ABSTRACT

Any examination of identity must contend with the differences between individual identity and the identity of a collective claiming distinction as a unique group. One way to examine the distinction is through the lens of memory. The early twentieth-century French sociologist and philosopher Maurice Halbwachs maintained that memory, as it presents itself to us, has some of the same qualities as narrative, especially those attributes which fall into the more affective categories. In his key work, On Collective Memory (1992), he posited that individuals grow into increasingly wider circles of recollection, beginning with the family and its intimate stories and lore, and expanding to include our local neighborhood, our school and childhood friends, our faith community, our working lives (training, workplaces, union membership, and the like), and, finally, the political framework of whatever larger polity such as the city or the nation-state from which we take our civic identity (Halbwachs 1992). Two propositions are central to Halbwach’s arguments. The first is that, although these memories are ultimately subjective and personal, they are at the same time only imaginable and communicable because we accumulate them in interactions with other people, beginning with our parents and immediate family members and expanding outward.
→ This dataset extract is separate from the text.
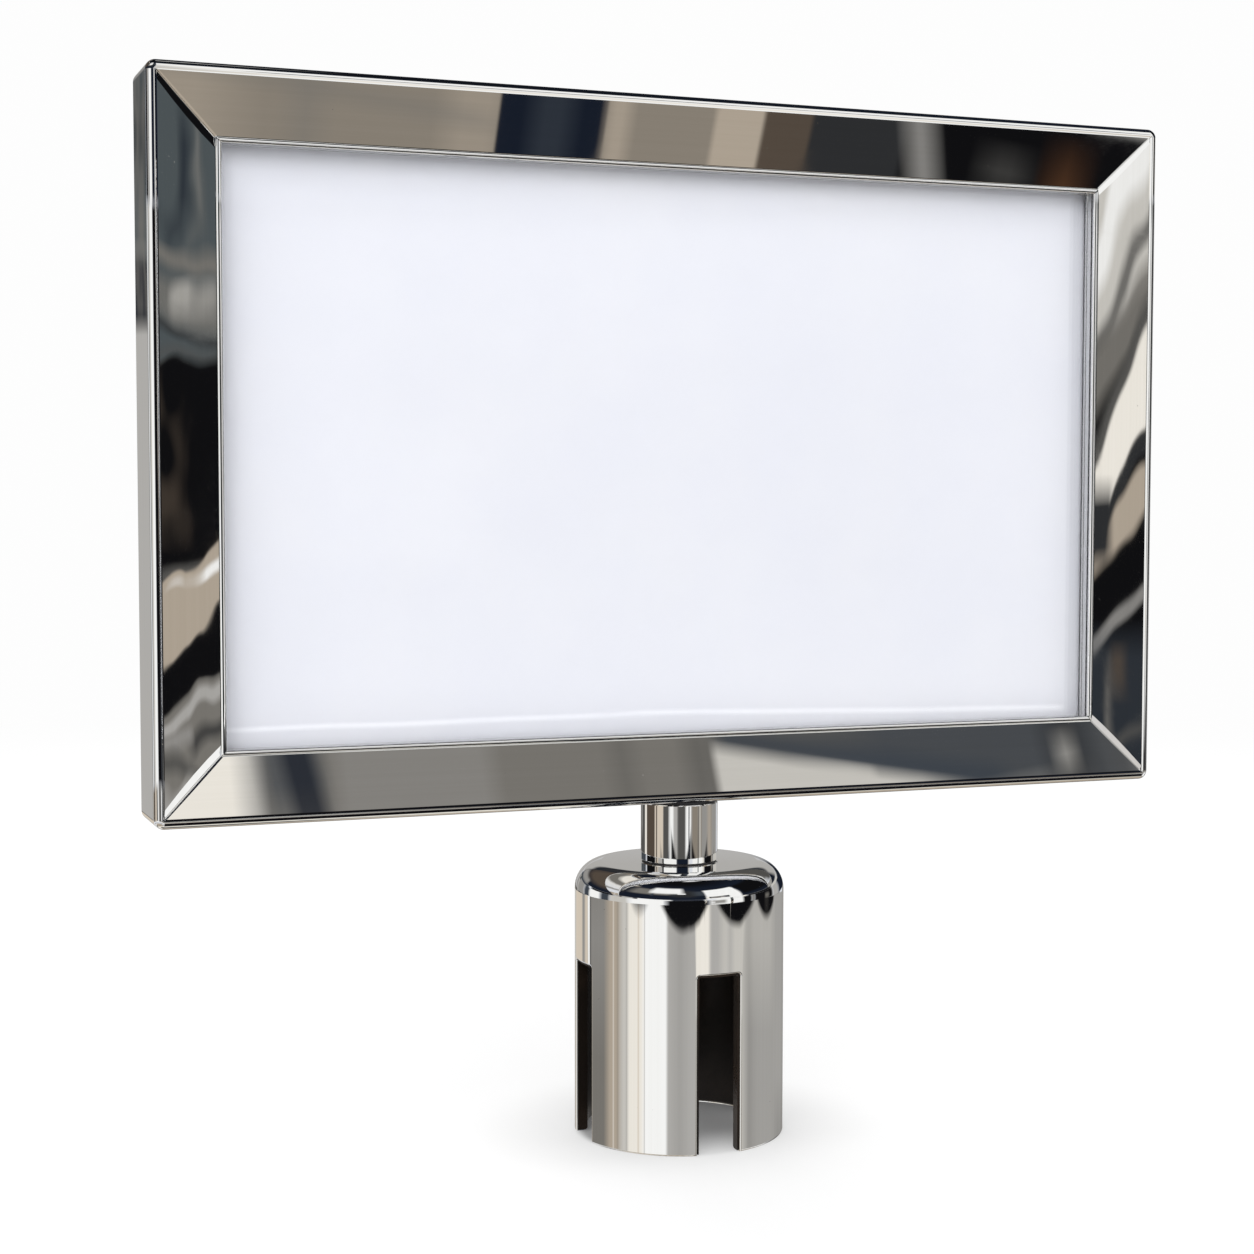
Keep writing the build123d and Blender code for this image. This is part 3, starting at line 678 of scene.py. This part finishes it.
def turned(name, dark, light, rough_lo, rough_hi, pitch, depth, metallic=1.0):
    """A turned surface: fine rings about the Z axis with a slow mottling."""
    m, t, p = principled(name)
    co = t.coords()
    x, y, z = t.split(co)
    rad = t.math("SQRT", t.math("ADD", t.math("MULTIPLY", x, x), t.math("MULTIPLY", y, y)))
    ring = t.math("SINE", t.math("MULTIPLY", t.math("ADD", rad, z), 2 * math.pi / pitch))
    cloud = t.noise(co, 220.0, 4.0, 0.6)
    t.put(p["Base Color"], t.mix(t.ramp(cloud, 0.3, 0.7), dark, light))
    p["Metallic"].default_value = metallic
    t.put(p["Roughness"], t.ramp(cloud, 0.3, 0.75, out_lo=rough_lo, out_hi=rough_hi))
    t.put(p["Normal"], t.bump(t.math("MULTIPLY_ADD", ring, 0.5, 0.5), depth))
    return m


def sawn_aluminium(name):
    """Mill-finish aluminium with drawing lines and a dull oxide mottling."""
    m, t, p = principled(name)
    co = t.coords()
    lines = t.noise(t.stretch(co, 2600.0, 60.0, 120.0), 1.0, 2.0, 0.6)
    cloud = t.noise(co, 130.0, 4.0, 0.6)
    t.put(p["Base Color"], t.mix(t.ramp(cloud, 0.35, 0.7), (0.50, 0.51, 0.52, 1), (0.66, 0.67, 0.68, 1)))
    p["Metallic"].default_value = 1.0
    t.put(p["Roughness"], t.ramp(lines, 0.3, 0.7, out_lo=0.3, out_hi=0.46))
    t.put(p["Normal"], t.bump(lines, 0.00002))
    return m


def clear_sheet(name):
    """Clear acrylic: a faint unevenness in the skin and light wiping marks."""
    m, t, p = principled(name)
    co = t.coords()
    p["Base Color"].default_value = (1, 1, 1, 1)
    p["IOR"].default_value = 1.49
    p["Transmission Weight"].default_value = 1.0
    wipe = t.noise(t.stretch(co, 14.0, 1.0, 60.0), 1.0, 3.0, 0.6, 0.8)
    t.put(p["Roughness"], t.ramp(wipe, 0.5, 0.8, out_lo=0.012, out_hi=0.05))
    t.put(p["Normal"], t.bump(t.noise(co, 14.0, 1.0), 0.00005))
    return m


def card_stock(name):
    """Smooth white card: fibre flecks and a very slight calender texture."""
    m, t, p = principled(name)
    co = t.coords()
    fibre = t.noise(t.stretch(co, 900.0, 900.0, 260.0), 1.0, 3.0, 0.7)
    cloud = t.noise(co, 22.0, 3.0, 0.55)
    base = t.mix(t.ramp(cloud, 0.35, 0.7), (0.700, 0.713, 0.775, 1), (0.717, 0.728, 0.781, 1))
    t.put(p["Base Color"], t.mix(t.ramp(fibre, 0.62, 0.8, out_hi=0.35), base, (0.629, 0.641, 0.693, 1)))
    p["Roughness"].default_value = 0.62
    t.put(p["Normal"], t.bump(fibre, 0.000012))
    return m


metal_x = mirror_metal("polished_metal_rails", "x", 0.00002, (9.0, 20.0, 20.0))
metal_left = mirror_metal("polished_metal_left", "z", 0.00010, (62.0, 40.0, 32.0), painted_channel_shade=True)
metal_right = mirror_metal("polished_metal_right", "z", 0.00009, (44.0, 40.0, 13.0), painted_channel_shade=True)
metal_cap = mirror_metal("polished_metal_cap", "z", 0.000006, (20.0, 20.0, 12.0))
liner_black = black_moulded("moulded_black")
washer_black = black_moulded("nylon_black", 1400.0, (0.021, 0.021, 0.023, 1))
clear = clear_sheet("clear_acrylic")
card = card_stock("white_card_stock")
alu = sawn_aluminium("mill_aluminium")
zinc = turned("zinc_plate", (0.50, 0.51, 0.53, 1), (0.72, 0.72, 0.70, 1), 0.18, 0.36, 0.0004, 0.00001)
spring = turned("phosphated_spring", (0.10, 0.10, 0.105, 1), (0.22, 0.22, 0.225, 1), 0.35, 0.55, 0.0003, 0.000012)
acetal = turned("natural_acetal", (0.74, 0.72, 0.66, 1), (0.82, 0.80, 0.75, 1), 0.34, 0.5, 0.00035, 0.000015, metallic=0.0)
sponge = foam("black_foam")

finish_of = {
    "rail_top": metal_x, "rail_bottom": metal_x, "stile_left": metal_left, "stile_right": metal_right,
    "cap_shell": metal_cap, "neck_tube": metal_cap,
    "cap_liner": liner_black, "top_pad": sponge, "swivel_bushing": acetal,
    "neck_core": alu, "neck_seal": washer_black, "glide_washer": washer_black,
    "locating_pin": zinc, "anchor_plate": zinc, "thrust_washer": zinc, "swivel_bolt": zinc,
    "disc_spring_upper": spring, "disc_spring_lower": spring,
    "cover_front": clear, "cover_rear": clear, "sign_card": card,
}
for n, ob in nodes.items():
    ob.data.materials.clear()
    ob.data.materials.append(finish_of.get(n, alu))
    # the clear sheets let the lamps through to the card
    ob.visible_shadow = finish_of.get(n) != clear

# the liner's mouth comes almost down to the cap's rim
MM = 0.001
liner = nodes["cap_liner"].copy()
liner.data = nodes["cap_liner"].data.copy()
liner.name = "liner_moulding"
scene.collection.objects.link(liner)
for v in liner.data.vertices:
    world = liner.matrix_world @ v.co
    if world.z < 0.0019:
        world.z -= 0.0009
        v.co = liner.matrix_world.inverted() @ world
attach(liner, "cap")
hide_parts("cap_liner")

# ------------------------------------------------------------------ frame bars
FRAME_W, FRAME_H, FRAME_Z0 = 292.1, 190.5, 92.5
HALF_D, BEAD_R, CORNER_R, GAP = 11.1, 1.9, 2.6, 0.028
TURNS = 7


def bar_outline(wide, deep):
    """Half of the bar's section as (half depth w, distance u from the outer edge, width and depth of the mitre's groove there)."""
    pts = [(0.0, 0.0, 0.0, 0.0), (HALF_D - BEAD_R, 0.0, 0.0, 0.0)]
    for k in range(1, 17):
        r = math.radians(90.0 * k / 16)
        pts.append((HALF_D - BEAD_R + BEAD_R * math.sin(r), BEAD_R - BEAD_R * math.cos(r), 0.0, 0.0))
    pts += [(HALF_D, 2.10, 0.0, 0.0), (HALF_D - 0.30, 2.42, 0.0, 0.0)]
    for u, share in ((2.70, 0.72), (6.5, 0.9), (10.2, 1.0), (14.0, 1.0), (17.45, 0.9)):
        pts.append((10.85 - 3.55 * (u - 2.70) / 15.0, u, wide * share, deep * share))
    pts.append((7.05, 17.60, 0.1, 0.1))
    for a in range(20, 173, 8):
        r = math.radians(a)
        pts.append((7.3 + 0.434 * math.sin(r), 18.35 - 0.65 * math.cos(r), 0.2, 0.2))
    pts += [(7.3, 19.05, 0.1, 0.1), (6.4, 19.05, 0.0, 0.0), (6.2, 18.75, 0.0, 0.0), (6.0, 19.05, 0.0, 0.0),
            (4.1, 19.05, 0.0, 0.0), (3.9, 18.75, 0.0, 0.0), (3.7, 19.05, 0.0, 0.0), (2.25, 19.05, 0.0, 0.0), (1.95, 18.75, 0.0, 0.0), (1.95, 6.0, 0.0, 0.0), (0.0, 6.0, 0.0, 0.0)]
    return pts


VOID = [(0.0, 1.4), (9.0, 1.4), (9.4, 1.8), (9.4, 2.3), (5.95, 17.35), (5.65, 17.65), (3.45, 17.65), (3.15, 17.35), (3.15, 4.8), (0.0, 4.8)]


def both_sides(half):
    return list(half) + [(-p[0],) + tuple(p[1:]) for p in reversed(half) if p[0] > 1e-9]


def build_bar(name, length, place, groove, cutters=()):
    """One mitred bar. place turns (along, w, u) in mm into a point of the frame."""
    bm = bmesh.new()
    outline = both_sides(bar_outline(*groove))
    n = len(outline)
    rows = {-1: [], 1: []}
    tips = {-1: [], 1: []}
    for side in (-1, 1):
        for w, u, wide, deep in outline:
            end = length / 2.0 - GAP
            if u < CORNER_R:
                # round the outer corner as far as the mitre
                turn = [math.radians(45.0 * k / TURNS) for k in range(TURNS + 1)]
                row = [bm.verts.new(place(side * (end - CORNER_R + (CORNER_R - u) * math.sin(f)), w, CORNER_R - (CORNER_R - u) * math.cos(f))) for f in turn]
            else:
                row = [bm.verts.new(place(side * (end - u - wide * math.sqrt(2.0)), w, u))] * (TURNS + 1)
            rows[side].append(row)
            if wide > 0:
                tips[side].append(bm.verts.new(place(side * (end - u), math.copysign(abs(w) - deep, w), u)))
            else:
                tips[side].append(row[-1])

    def face(*vs):
        seen = []
        for v in vs:
            if v not in seen:
                seen.append(v)
        if len(seen) > 2:
            bm.faces.new(seen)

    for i in range(n):
        j = (i + 1) % n
        face(rows[-1][i][0], rows[-1][j][0], rows[1][j][0], rows[1][i][0])
        for side in (-1, 1):
            a, b = rows[side][i], rows[side][j]
            for k in range(TURNS):
                face(a[k], b[k], b[k + 1], a[k + 1])
            face(a[-1], b[-1], tips[side][j], tips[side][i])
    # hollow of the bar
    hollow = both_sides(VOID)
    h = len(hollow)
    hole = {side: [bm.verts.new(place(side * (length / 2.0 - GAP - u), w, u)) for w, u in hollow] for side in (-1, 1)}
    for i in range(h):
        j = (i + 1) % h
        face(hole[-1][j], hole[-1][i], hole[1][i], hole[1][j])
    for side in (-1, 1):
        edges = []
        for ring in (tips[side], hole[side]):
            for a, b in zip(ring, ring[1:] + ring[:1]):
                e = bm.edges.get((a, b))
                edges.append(e if e else bm.edges.new((a, b)))
        bmesh.ops.triangle_fill(bm, use_beauty=True, edges=edges)
    bmesh.ops.recalc_face_normals(bm, faces=bm.faces)
    mesh = bpy.data.meshes.new(name)
    bm.to_mesh(mesh)
    bm.free()
    ob = bpy.data.objects.new(name, mesh)
    scene.collection.objects.link(ob)
    for cutter in cutters:
        mod = ob.modifiers.new("cut", "BOOLEAN")
        mod.operation = "DIFFERENCE"
        mod.solver = "EXACT"
        mod.object = cutter
    if cutters:
        made = bpy.data.meshes.new_from_object(ob.evaluated_get(bpy.context.evaluated_depsgraph_get()))
        ob.modifiers.clear()
        ob.data = made
        made.name = name
        for cutter in cutters:
            bpy.data.objects.remove(cutter)
    for f in ob.data.polygons:
        f.use_smooth = True
    ob.data.set_sharp_from_angle(angle=math.radians(9.5))
    mod = ob.modifiers.new("even_normals", "WEIGHTED_NORMAL")
    mod.mode = "FACE_AREA"
    mod.weight = 80
    mod.keep_sharp = True
    return ob


def box_cutter(x, y, z0, z1):
    bm = bmesh.new()
    bmesh.ops.create_cube(bm, size=1.0)
    for v in bm.verts:
        v.co = Vector((v.co.x * 2 * x * MM, v.co.y * 2 * y * MM, (z0 + (v.co.z + 0.5) * (z1 - z0)) * MM))
    mesh = bpy.data.meshes.new("cutter")
    bm.to_mesh(mesh)
    bm.free()
    ob = bpy.data.objects.new("cutter", mesh)
    scene.collection.objects.link(ob)
    return ob


def round_cutter(x, r, z0, z1):
    bm = bmesh.new()
    bmesh.ops.create_cone(bm, cap_ends=True, segments=48, radius1=r * MM, radius2=r * MM, depth=(z1 - z0) * MM)
    for v in bm.verts:
        v.co += Vector((x * MM, 0, 0.5 * (z0 + z1) * MM))
    mesh = bpy.data.meshes.new("cutter")
    bm.to_mesh(mesh)
    bm.free()
    ob = bpy.data.objects.new("cutter", mesh)
    scene.collection.objects.link(ob)
    return ob


Z_TOP = FRAME_Z0 + FRAME_H
WIDE, EVEN, NARROW = (2.3, 0.60), (1.5, 0.58), (0.42, 0.33)     # grooves of the mitres
bars = {
    "rail_top": (FRAME_W, lambda s, w, u: (s * MM, -w * MM, (Z_TOP - u) * MM), NARROW,
                 [box_cutter(140.2, 2.1, Z_TOP - 7.0, Z_TOP + 1.0)]),
    "rail_bottom": (FRAME_W, lambda s, w, u: (s * MM, -w * MM, (FRAME_Z0 + u) * MM), NARROW,
                    [round_cutter(0.0, 4.2, FRAME_Z0 - 1.0, FRAME_Z0 + 2.0), round_cutter(6.35, 1.5, FRAME_Z0 - 1.0, FRAME_Z0 + 2.0)]),
    "stile_left": (FRAME_H, lambda s, w, u: ((-FRAME_W / 2 + u) * MM, -w * MM, (FRAME_Z0 + FRAME_H / 2 + s) * MM), WIDE, []),
    "stile_right": (FRAME_H, lambda s, w, u: ((FRAME_W / 2 - u) * MM, -w * MM, (FRAME_Z0 + FRAME_H / 2 + s) * MM), EVEN, []),
}
for n, (length, place, groove, cutters) in bars.items():
    ob = build_bar("bar_" + n, length, place, groove, cutters)
    ob.data.materials.clear()
    ob.data.materials.append(finish_of[n])
    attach(ob, "frame")
    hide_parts(n)

# ---------------------------------------------------------------------- camera
F_PX = 2222.73
PSI, DIST, EYE = 0.3925, 0.61319, 0.17556
PITCH, ROLL, AIM = 0.0580, 0.0009, -0.0237
yaw = PSI + AIM
pos = Vector((-math.sin(PSI) * DIST, -math.cos(PSI) * DIST, EYE))
d = Vector((math.sin(yaw) * math.cos(PITCH), math.cos(yaw) * math.cos(PITCH), -math.sin(PITCH)))
right = Vector((math.cos(yaw), -math.sin(yaw), 0))
up = right.cross(d)
r2 = math.cos(ROLL) * right + math.sin(ROLL) * up
u2 = -math.sin(ROLL) * right + math.cos(ROLL) * up
cam_data = bpy.data.cameras.new("camera")
cam = bpy.data.objects.new("camera", cam_data)
scene.collection.objects.link(cam)
cam.matrix_world = Matrix((
    (r2.x, u2.x, -d.x, pos.x), (r2.y, u2.y, -d.y, pos.y), (r2.z, u2.z, -d.z, pos.z), (0, 0, 0, 1)))
cam_data.sensor_width = 36.0
cam_data.sensor_fit = "HORIZONTAL"
cam_data.lens = F_PX * 36.0 / 1254.0
cam_data.clip_start = 0.01
scene.camera = cam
The second, and more complex one, is that the act of remembering is not a retrieval of a deeply subjective and isolated set of perceptions waiting for us to reach back and find it, but rather an interactive maneuver in which we reconstruct the past but with the capabilities and needs of the present. “Collective frameworks of memory are … the instruments used by the collective memory to reconstruct an image of the past which is in accord, in each epoch, with the predominant thought of the society” (ibid.: 40).